The research distinguished between AI crawlers and AI fetchers. Crawlers gather information from the web to build and refresh AI models, while fetchers retrieve information in response to user prompts in AI assistants and other software agents.

Those categories are becoming more important as businesses decide whether to allow automated systems to access their content, restrict them, or apply different rules depending on the source and purpose of the request. Those choices can affect visibility in AI-driven search, discovery and commerce.

Fastly's data also showed sharp growth in traffic linked to Anthropic's Claude, with Claude-related requests up more than 555% from a January 2026 baseline. The increase was one of the clearest examples in the study of how quickly individual AI services can alter traffic patterns across the web.

Traffic shift

Machine traffic now extends beyond conventional bots used for scraping or abuse. Fastly described a broader class of automated activity that includes AI crawlers, AI fetchers, bots, agents and API-driven systems, each with different patterns and infrastructure demands.

That distinction is likely to matter for publishers, retailers and online service providers, which have traditionally treated non-human traffic mainly as a security or abuse issue. The research suggests some companies are increasingly viewing certain forms of machine access as a commercial and distribution question as well.

Fastly cited examples from its network to illustrate the divergence in responses. In one case, a large company imposed a hard block after a sudden surge in AI fetcher traffic, most likely to preserve control over content. In another, a large company chose not to block AI agents, and fetcher traffic rose over several months.

The contrast underlines a broader tension facing website operators. Restricting AI systems may reduce infrastructure load and limit unauthorised reuse of material, while allowing access may improve the chances that content is surfaced by AI tools that increasingly mediate how users find information, products and services.

Artur Bergman, Chief Technology Officer at Fastly, said the shift is changing how organisations need to think about internet traffic.

"AI traffic is fundamentally changing how the internet operates," Bergman said.
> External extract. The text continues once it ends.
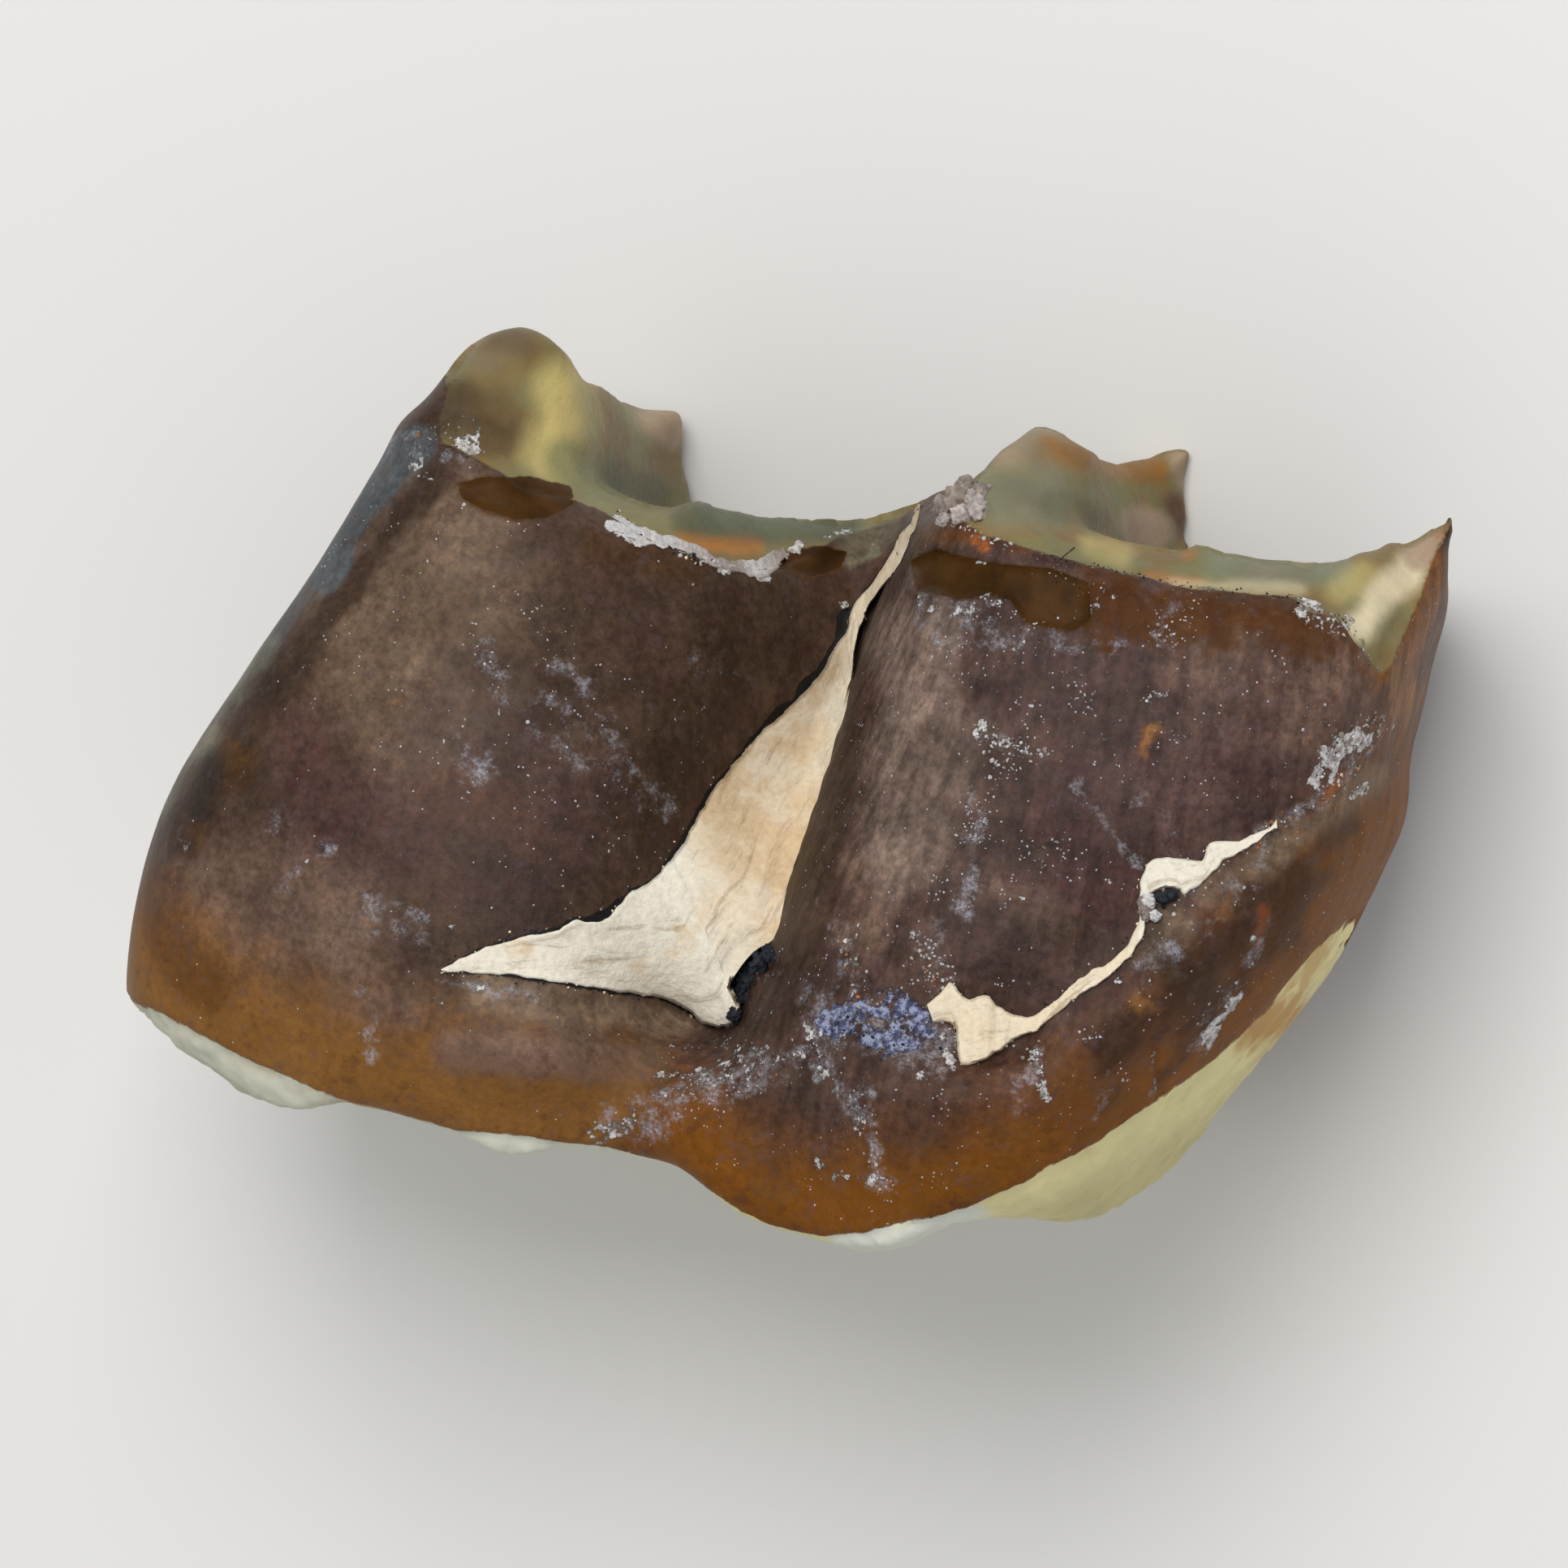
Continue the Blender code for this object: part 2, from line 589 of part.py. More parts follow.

"Businesses are moving beyond a world where humans are the primary users of digital experiences. The challenge is no longer simply blocking bots; it is understanding which machine interactions should be accelerated, managed, challenged or stopped," he added.

Business choices

The data adds to a wider debate in the technology and media sectors about how AI systems should access online content and services. For some companies, the issue centres on rising compute and bandwidth costs. For others, the more immediate concern is whether AI assistants become gatekeepers between brands and users.

Fastly argued that managing AI traffic is moving beyond security and network operations into business strategy. Companies need clearer visibility into which automated systems are making requests, more context on how those systems behave, and finer control over how to respond, it said.

That approach reflects the growing complexity of machine traffic. Not every automated request has the same value or risk: some may support search and discovery, some may serve live user queries through AI assistants, and others may extract data without a clear commercial benefit for the site owner.

As AI services become more embedded in search, shopping and customer support, the volume and type of this traffic are likely to remain a focus for infrastructure providers and the companies that rely on them. Fastly's figures suggest the issue is no longer confined to bot mitigation but is becoming part of how organisations manage visibility, cost and control online.

More than half of AI requests on Fastly's network now reach origin systems, compared with less than one in 10 human requests.